▸ AIM OF THE EXERCISE: Return the full material exactly.

▸ SOURCE EXCERPT:
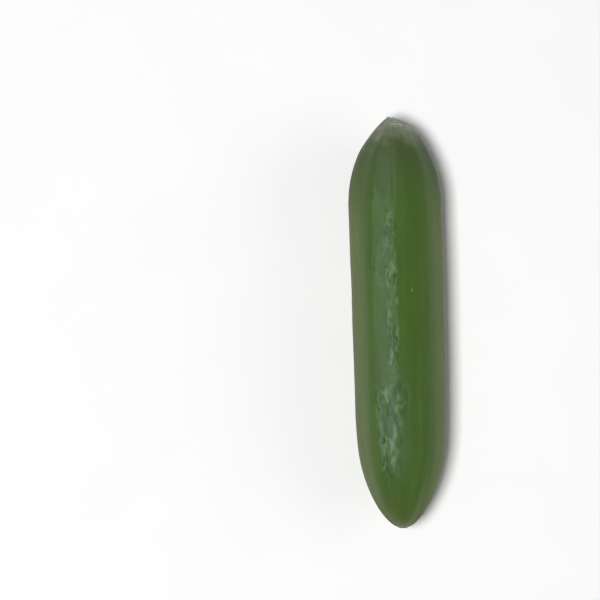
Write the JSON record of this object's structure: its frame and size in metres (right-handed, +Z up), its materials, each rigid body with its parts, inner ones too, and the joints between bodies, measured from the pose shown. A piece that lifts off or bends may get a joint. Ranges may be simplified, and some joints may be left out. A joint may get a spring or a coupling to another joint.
{
  "type": "cucumber",
  "caption": "Small smooth-skinned cucumber, whole, lying on its belly: blunt stem end with a scar, more pointed blossom end, faint lengthwise ridges.",
  "frame": {"origin": "on the surface that the cucumber lies on, under the middle of its length and width", "axes": "+Y along the cucumber towards its stem end, +X across it, +Z up"},
  "size_m": [0.0374, 0.1644, 0.0373],
  "materials": {
    "cucumber_skin": "dark green skin with a thin natural wax, satin"
  },
  "bodies": {
    "root": {"cucumber": "cucumber_skin"}
  },
  "joints": []
}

▸ FULL RESPONSE:
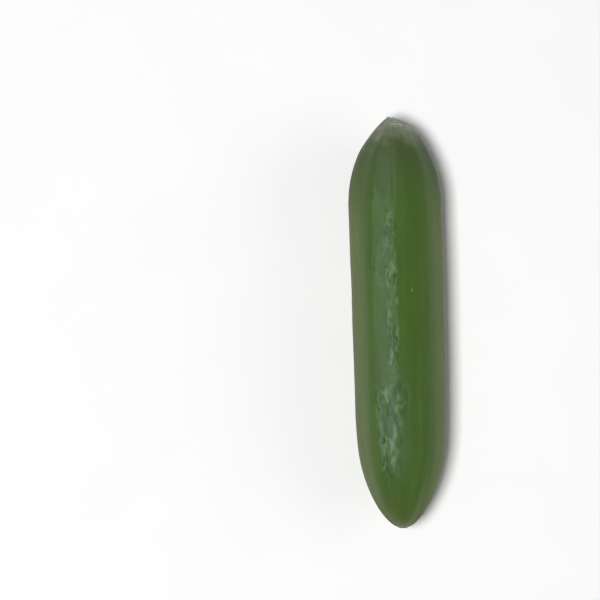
Write the JSON record of this object's structure: its frame and size in metres (right-handed, +Z up), its materials, each rigid body with its parts, inner ones too, and the joints between bodies, measured from the pose shown. A piece that lifts off or bends may get a joint. Ranges may be simplified, and some joints may be left out. A joint may get a spring or a coupling to another joint.
{
  "type": "cucumber",
  "caption": "Small smooth-skinned cucumber, whole, lying on its belly: blunt stem end with a scar, more pointed blossom end, faint lengthwise ridges.",
  "frame": {"origin": "on the surface that the cucumber lies on, under the middle of its length and width", "axes": "+Y along the cucumber towards its stem end, +X across it, +Z up"},
  "size_m": [0.0374, 0.1644, 0.0373],
  "materials": {
    "cucumber_skin": "dark green skin with a thin natural wax, satin"
  },
  "bodies": {
    "root": {"cucumber": "cucumber_skin"}
  },
  "joints": []
}